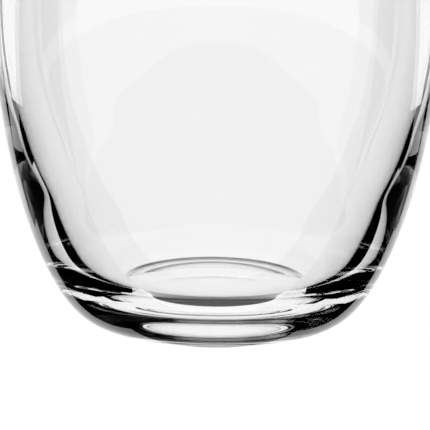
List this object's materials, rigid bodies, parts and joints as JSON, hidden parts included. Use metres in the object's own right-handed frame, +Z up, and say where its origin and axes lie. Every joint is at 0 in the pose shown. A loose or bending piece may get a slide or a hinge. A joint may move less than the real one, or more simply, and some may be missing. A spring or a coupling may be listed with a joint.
{
  "type": "mixing glass",
  "caption": "Thick-walled clear glass vessel with a heavy rounded base, a curved belly, an open mouth and a pulled pouring lip, for stirring and straining drinks.",
  "frame": {"origin": "centre of the ring the glass stands on, at the level of the table", "axes": "+Z up along the vessel's axis, -X out through the pouring lip, +Y across it"},
  "size_m": [0.1017, 0.099, 0.15],
  "materials": {
    "clear_glass": "clear, fire-polished, smooth inside and out"
  },
  "bodies": {
    "root": {"glass_vessel": "clear_glass"}
  },
  "joints": []
}
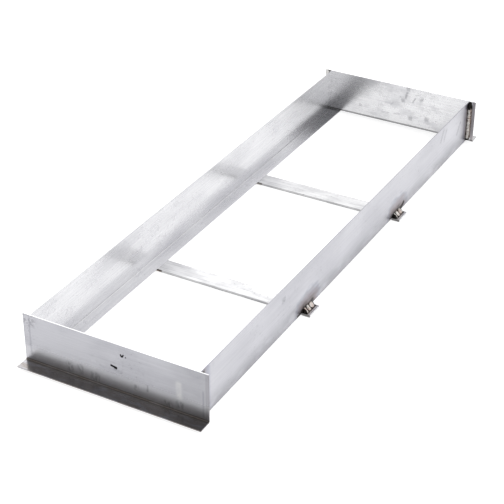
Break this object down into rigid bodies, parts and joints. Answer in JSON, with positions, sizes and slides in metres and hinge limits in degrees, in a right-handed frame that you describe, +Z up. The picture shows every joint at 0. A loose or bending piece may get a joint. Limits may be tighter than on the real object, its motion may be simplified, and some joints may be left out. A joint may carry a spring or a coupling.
{
  "type": "sluice box frame",
  "caption": "Open welded sheet-metal tray frame for a sluice box: bent side walls and end plates over flat cross straps, with no floor.",
  "frame": {"origin": "centre of the frame, on the surface that the cross straps rest on", "axes": "+X across the frame to its right side, +Y along it to the rear, +Z up, out of its open top"},
  "size_m": [0.38, 1.256, 0.105],
  "materials": {
    "sheet_steel": "mill-finish stainless sheet, satin, with scuffs and heat tint by the welds",
    "strap_steel": "flat bar with fine scratches along its length",
    "weld_metal": "rippled weld bead, heat-tinted straw to grey, with black oxide at its edges"
  },
  "bodies": {
    "root": {"left_side_wall": "sheet_steel", "right_side_wall": "sheet_steel", "front_end_plate": "sheet_steel", "rear_end_plate": "sheet_steel", "front_cross_strap": "strap_steel", "rear_cross_strap": "strap_steel", "front_left_corner_weld": "weld_metal", "front_right_corner_weld": "weld_metal", "rear_left_corner_weld": "weld_metal", "rear_right_corner_weld": "weld_metal", "front_strap_left_weld": "weld_metal", "front_strap_right_weld": "weld_metal", "rear_strap_left_weld": "weld_metal", "rear_strap_right_weld": "weld_metal", "front_strap_left_tack": "weld_metal", "front_strap_right_tack": "weld_metal", "rear_strap_left_tack": "weld_metal", "rear_strap_right_tack": "weld_metal"}
  },
  "joints": []
}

= = = = =

• [What is required]
Copy all of the material word for word.

• [The reply]
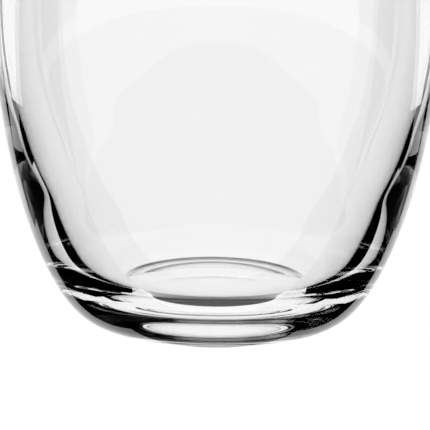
List this object's materials, rigid bodies, parts and joints as JSON, hidden parts included. Use metres in the object's own right-handed frame, +Z up, and say where its origin and axes lie. Every joint is at 0 in the pose shown. A loose or bending piece may get a slide or a hinge. A joint may move less than the real one, or more simply, and some may be missing. A spring or a coupling may be listed with a joint.
{
  "type": "mixing glass",
  "caption": "Thick-walled clear glass vessel with a heavy rounded base, a curved belly, an open mouth and a pulled pouring lip, for stirring and straining drinks.",
  "frame": {"origin": "centre of the ring the glass stands on, at the level of the table", "axes": "+Z up along the vessel's axis, -X out through the pouring lip, +Y across it"},
  "size_m": [0.1017, 0.099, 0.15],
  "materials": {
    "clear_glass": "clear, fire-polished, smooth inside and out"
  },
  "bodies": {
    "root": {"glass_vessel": "clear_glass"}
  },
  "joints": []
}
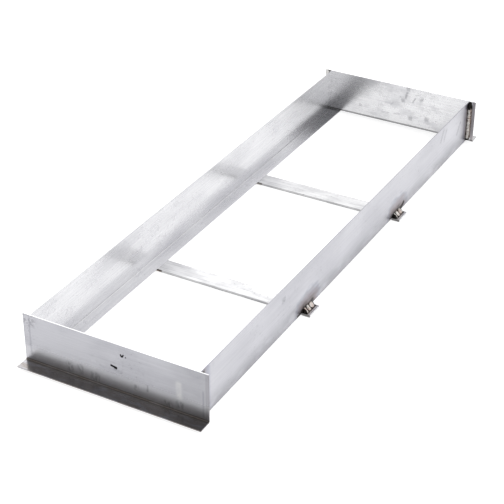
Break this object down into rigid bodies, parts and joints. Answer in JSON, with positions, sizes and slides in metres and hinge limits in degrees, in a right-handed frame that you describe, +Z up. The picture shows every joint at 0. A loose or bending piece may get a joint. Limits may be tighter than on the real object, its motion may be simplified, and some joints may be left out. A joint may carry a spring or a coupling.
{
  "type": "sluice box frame",
  "caption": "Open welded sheet-metal tray frame for a sluice box: bent side walls and end plates over flat cross straps, with no floor.",
  "frame": {"origin": "centre of the frame, on the surface that the cross straps rest on", "axes": "+X across the frame to its right side, +Y along it to the rear, +Z up, out of its open top"},
  "size_m": [0.38, 1.256, 0.105],
  "materials": {
    "sheet_steel": "mill-finish stainless sheet, satin, with scuffs and heat tint by the welds",
    "strap_steel": "flat bar with fine scratches along its length",
    "weld_metal": "rippled weld bead, heat-tinted straw to grey, with black oxide at its edges"
  },
  "bodies": {
    "root": {"left_side_wall": "sheet_steel", "right_side_wall": "sheet_steel", "front_end_plate": "sheet_steel", "rear_end_plate": "sheet_steel", "front_cross_strap": "strap_steel", "rear_cross_strap": "strap_steel", "front_left_corner_weld": "weld_metal", "front_right_corner_weld": "weld_metal", "rear_left_corner_weld": "weld_metal", "rear_right_corner_weld": "weld_metal", "front_strap_left_weld": "weld_metal", "front_strap_right_weld": "weld_metal", "rear_strap_left_weld": "weld_metal", "rear_strap_right_weld": "weld_metal", "front_strap_left_tack": "weld_metal", "front_strap_right_tack": "weld_metal", "rear_strap_left_tack": "weld_metal", "rear_strap_right_tack": "weld_metal"}
  },
  "joints": []
}